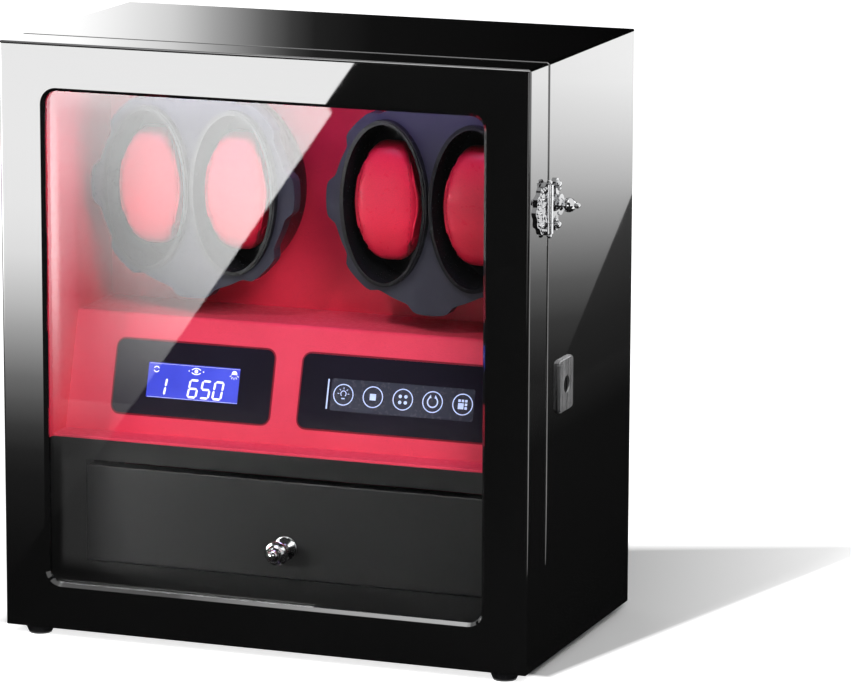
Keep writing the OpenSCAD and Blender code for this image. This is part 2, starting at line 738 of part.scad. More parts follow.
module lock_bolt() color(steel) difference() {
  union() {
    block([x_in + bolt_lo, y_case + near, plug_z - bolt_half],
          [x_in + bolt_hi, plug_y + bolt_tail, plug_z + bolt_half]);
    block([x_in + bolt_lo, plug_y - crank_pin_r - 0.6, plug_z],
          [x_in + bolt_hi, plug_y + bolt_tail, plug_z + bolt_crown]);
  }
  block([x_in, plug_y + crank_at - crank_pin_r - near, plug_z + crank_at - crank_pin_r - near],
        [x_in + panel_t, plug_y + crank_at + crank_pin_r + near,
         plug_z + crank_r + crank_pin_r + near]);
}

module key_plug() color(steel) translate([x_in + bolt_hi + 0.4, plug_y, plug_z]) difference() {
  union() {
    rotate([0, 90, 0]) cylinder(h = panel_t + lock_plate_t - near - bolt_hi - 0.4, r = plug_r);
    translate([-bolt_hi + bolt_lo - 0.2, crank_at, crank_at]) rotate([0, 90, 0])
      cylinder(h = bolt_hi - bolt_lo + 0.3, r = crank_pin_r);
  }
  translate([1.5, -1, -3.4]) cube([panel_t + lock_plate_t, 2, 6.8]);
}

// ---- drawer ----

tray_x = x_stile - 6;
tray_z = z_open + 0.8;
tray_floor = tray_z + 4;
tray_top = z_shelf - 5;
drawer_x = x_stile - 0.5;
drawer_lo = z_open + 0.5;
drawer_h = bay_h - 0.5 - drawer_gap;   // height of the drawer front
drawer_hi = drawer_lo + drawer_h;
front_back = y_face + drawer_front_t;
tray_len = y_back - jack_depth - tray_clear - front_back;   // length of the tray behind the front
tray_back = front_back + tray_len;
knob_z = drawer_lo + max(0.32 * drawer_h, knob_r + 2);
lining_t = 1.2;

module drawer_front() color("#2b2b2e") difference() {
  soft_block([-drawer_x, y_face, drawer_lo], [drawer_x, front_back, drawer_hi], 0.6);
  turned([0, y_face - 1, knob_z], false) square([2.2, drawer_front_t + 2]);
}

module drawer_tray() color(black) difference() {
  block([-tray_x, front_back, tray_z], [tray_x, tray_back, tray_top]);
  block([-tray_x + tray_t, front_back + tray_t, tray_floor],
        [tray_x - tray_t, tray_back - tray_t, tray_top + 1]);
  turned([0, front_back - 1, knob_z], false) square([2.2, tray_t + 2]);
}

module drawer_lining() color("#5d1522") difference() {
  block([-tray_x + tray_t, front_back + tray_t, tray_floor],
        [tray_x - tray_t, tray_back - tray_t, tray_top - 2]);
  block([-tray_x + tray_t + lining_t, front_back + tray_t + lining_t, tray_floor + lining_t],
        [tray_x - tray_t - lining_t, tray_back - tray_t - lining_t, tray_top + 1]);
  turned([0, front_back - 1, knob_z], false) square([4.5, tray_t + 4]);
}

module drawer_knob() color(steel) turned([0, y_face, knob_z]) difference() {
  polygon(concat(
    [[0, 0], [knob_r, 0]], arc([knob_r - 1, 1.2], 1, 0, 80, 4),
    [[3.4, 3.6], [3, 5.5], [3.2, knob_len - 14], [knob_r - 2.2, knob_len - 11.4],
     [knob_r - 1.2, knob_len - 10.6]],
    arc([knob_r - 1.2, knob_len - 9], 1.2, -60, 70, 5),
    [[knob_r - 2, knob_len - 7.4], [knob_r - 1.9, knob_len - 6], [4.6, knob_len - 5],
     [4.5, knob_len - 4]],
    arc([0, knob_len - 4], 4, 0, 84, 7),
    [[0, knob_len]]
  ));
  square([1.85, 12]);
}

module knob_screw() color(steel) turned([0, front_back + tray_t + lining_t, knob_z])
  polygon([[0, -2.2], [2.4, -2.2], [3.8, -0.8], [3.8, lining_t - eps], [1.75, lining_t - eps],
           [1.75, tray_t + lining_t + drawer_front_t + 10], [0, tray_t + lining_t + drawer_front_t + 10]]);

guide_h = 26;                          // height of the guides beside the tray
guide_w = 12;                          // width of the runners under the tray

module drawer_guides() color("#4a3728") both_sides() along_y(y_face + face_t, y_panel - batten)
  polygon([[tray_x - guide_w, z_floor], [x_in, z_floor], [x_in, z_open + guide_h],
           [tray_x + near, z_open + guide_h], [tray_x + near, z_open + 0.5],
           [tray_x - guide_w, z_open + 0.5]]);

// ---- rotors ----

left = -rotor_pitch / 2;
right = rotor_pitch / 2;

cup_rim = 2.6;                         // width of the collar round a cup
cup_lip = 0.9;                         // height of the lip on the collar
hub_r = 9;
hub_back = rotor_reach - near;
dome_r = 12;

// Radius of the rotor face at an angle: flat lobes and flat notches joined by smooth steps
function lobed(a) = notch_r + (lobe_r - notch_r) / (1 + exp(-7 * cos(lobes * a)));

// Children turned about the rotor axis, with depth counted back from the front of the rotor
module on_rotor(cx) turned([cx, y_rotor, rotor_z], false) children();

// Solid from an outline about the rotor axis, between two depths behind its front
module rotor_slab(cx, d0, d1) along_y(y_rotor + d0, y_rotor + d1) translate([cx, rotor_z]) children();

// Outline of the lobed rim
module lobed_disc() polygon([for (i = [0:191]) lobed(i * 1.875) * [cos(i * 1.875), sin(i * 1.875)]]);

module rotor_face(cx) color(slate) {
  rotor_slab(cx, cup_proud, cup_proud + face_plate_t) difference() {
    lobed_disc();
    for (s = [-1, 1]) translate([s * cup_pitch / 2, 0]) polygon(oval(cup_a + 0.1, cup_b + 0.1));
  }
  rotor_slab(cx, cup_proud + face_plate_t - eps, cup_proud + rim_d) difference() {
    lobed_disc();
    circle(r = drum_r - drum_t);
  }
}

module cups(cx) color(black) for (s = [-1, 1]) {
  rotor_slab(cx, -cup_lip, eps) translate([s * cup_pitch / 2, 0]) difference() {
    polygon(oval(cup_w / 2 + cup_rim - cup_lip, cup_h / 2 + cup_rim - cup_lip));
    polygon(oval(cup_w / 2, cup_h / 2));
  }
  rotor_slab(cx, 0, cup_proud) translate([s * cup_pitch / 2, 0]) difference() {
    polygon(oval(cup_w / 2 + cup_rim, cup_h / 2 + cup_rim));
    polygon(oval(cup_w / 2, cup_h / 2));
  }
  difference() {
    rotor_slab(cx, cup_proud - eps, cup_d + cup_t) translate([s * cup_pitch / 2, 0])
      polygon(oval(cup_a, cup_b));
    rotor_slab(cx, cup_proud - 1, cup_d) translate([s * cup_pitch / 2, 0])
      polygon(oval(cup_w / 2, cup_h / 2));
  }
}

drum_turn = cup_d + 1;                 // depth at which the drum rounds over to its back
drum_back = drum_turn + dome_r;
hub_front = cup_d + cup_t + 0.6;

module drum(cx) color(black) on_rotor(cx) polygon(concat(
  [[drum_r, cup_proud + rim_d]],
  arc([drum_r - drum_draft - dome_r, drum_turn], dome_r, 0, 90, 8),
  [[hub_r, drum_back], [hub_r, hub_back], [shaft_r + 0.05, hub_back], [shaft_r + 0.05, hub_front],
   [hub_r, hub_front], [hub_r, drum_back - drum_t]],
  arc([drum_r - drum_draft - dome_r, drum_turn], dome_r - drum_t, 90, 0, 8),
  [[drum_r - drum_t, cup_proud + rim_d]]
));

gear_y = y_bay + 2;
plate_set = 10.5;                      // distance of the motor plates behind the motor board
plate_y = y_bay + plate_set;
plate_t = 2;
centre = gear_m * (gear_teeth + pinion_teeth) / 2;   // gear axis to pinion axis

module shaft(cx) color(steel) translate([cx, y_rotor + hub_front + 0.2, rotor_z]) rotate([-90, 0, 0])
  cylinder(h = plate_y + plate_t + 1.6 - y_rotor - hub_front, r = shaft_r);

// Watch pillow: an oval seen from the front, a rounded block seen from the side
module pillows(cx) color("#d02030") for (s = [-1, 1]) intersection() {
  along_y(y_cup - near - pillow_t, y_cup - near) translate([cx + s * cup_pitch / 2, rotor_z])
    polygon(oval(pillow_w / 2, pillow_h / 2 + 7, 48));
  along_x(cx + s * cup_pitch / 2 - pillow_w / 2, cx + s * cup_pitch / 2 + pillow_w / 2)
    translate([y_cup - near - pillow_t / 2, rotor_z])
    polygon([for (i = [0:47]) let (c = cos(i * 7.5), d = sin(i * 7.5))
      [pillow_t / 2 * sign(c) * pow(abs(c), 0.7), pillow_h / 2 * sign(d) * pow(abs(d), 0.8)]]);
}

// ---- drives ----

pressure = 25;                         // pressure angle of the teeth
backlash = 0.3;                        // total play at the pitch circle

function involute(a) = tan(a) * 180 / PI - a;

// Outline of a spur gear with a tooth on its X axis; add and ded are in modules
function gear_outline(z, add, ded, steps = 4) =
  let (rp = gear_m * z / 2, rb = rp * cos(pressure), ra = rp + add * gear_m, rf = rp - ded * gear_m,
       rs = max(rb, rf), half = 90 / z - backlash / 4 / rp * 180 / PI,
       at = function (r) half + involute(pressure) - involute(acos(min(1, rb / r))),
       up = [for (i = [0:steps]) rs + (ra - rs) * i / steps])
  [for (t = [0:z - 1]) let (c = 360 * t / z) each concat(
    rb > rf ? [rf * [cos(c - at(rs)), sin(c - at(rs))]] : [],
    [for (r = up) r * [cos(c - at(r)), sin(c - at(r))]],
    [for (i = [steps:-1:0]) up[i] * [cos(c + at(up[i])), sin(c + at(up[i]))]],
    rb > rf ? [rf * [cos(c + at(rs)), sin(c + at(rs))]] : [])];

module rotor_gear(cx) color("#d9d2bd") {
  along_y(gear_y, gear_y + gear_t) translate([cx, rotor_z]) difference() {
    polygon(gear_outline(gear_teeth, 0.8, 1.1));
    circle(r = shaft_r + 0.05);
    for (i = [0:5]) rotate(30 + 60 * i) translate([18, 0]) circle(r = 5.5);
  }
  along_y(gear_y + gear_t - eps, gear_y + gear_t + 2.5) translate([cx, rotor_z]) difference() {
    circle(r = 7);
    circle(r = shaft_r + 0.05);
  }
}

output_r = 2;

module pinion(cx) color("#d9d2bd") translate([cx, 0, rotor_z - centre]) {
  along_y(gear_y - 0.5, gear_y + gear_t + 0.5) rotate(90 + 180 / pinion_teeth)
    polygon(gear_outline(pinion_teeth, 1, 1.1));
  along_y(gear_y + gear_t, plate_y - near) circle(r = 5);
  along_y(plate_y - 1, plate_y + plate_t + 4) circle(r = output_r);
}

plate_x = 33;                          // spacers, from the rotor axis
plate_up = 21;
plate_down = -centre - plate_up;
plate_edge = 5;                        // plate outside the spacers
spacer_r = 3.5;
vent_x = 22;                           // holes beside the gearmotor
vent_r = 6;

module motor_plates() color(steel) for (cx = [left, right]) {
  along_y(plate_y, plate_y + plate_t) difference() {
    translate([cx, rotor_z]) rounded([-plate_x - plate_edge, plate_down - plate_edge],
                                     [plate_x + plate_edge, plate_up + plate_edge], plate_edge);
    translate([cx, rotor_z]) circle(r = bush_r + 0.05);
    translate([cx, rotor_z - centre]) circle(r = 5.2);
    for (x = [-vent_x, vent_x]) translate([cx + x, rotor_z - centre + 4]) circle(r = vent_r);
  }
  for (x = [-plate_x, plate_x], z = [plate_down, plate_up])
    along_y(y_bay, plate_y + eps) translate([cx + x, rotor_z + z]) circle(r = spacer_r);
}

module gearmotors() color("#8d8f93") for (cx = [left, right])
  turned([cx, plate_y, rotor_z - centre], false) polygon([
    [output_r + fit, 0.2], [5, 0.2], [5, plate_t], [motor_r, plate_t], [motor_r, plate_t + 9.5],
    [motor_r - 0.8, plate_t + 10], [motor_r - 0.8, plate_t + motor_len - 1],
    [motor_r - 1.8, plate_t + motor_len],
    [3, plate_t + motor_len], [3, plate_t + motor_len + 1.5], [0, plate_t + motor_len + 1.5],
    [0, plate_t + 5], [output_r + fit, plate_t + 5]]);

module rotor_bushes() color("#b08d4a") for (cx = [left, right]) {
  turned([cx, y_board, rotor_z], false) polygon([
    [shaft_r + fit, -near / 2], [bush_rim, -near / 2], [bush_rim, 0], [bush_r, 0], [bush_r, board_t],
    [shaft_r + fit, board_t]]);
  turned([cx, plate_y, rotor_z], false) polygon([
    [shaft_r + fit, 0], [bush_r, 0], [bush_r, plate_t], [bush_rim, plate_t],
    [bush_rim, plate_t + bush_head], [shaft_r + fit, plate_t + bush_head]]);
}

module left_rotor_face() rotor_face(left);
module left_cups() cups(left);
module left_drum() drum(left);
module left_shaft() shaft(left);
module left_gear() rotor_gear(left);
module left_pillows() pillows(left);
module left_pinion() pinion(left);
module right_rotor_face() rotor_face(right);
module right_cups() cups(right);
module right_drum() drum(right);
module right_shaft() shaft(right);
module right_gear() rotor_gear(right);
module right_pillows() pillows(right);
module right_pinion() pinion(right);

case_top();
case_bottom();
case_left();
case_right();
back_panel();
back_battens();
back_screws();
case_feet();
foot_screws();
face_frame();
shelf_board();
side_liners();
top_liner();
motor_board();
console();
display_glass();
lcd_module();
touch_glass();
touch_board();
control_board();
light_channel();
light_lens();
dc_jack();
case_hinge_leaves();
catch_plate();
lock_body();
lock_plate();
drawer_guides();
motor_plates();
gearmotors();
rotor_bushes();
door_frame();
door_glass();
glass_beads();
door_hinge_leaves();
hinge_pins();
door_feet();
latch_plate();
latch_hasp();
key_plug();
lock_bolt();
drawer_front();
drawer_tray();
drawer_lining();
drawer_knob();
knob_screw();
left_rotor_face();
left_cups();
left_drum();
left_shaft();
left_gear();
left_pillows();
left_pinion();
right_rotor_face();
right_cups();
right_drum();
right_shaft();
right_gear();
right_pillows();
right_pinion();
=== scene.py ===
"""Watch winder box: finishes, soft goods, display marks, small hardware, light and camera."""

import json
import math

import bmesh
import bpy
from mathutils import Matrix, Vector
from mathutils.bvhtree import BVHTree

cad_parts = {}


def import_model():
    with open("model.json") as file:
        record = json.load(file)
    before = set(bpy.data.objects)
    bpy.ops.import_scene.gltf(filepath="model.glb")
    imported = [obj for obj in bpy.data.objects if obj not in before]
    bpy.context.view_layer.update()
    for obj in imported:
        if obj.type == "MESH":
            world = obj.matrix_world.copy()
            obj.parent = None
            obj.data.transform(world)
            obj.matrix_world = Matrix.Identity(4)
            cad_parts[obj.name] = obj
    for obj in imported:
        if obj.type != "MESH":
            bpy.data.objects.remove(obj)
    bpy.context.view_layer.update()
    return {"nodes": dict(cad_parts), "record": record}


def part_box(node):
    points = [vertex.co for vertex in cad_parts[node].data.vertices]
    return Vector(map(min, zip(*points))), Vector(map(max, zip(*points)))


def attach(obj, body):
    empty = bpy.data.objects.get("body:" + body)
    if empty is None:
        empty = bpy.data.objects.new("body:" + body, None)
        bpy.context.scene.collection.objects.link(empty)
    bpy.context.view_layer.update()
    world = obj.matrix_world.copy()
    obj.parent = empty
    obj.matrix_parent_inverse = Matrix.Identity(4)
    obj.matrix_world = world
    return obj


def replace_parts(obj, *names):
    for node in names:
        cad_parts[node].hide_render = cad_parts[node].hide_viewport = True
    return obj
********
**Exercise directions**
Show, from the material above, each line that includes the string "data".

**Exercise response**
    before = set(bpy.data.objects)
    imported = [obj for obj in bpy.data.objects if obj not in before]
            obj.data.transform(world)
            bpy.data.objects.remove(obj)
    points = [vertex.co for vertex in cad_parts[node].data.vertices]
    empty = bpy.data.objects.get("body:" + body)
        empty = bpy.data.objects.new("body:" + body, None)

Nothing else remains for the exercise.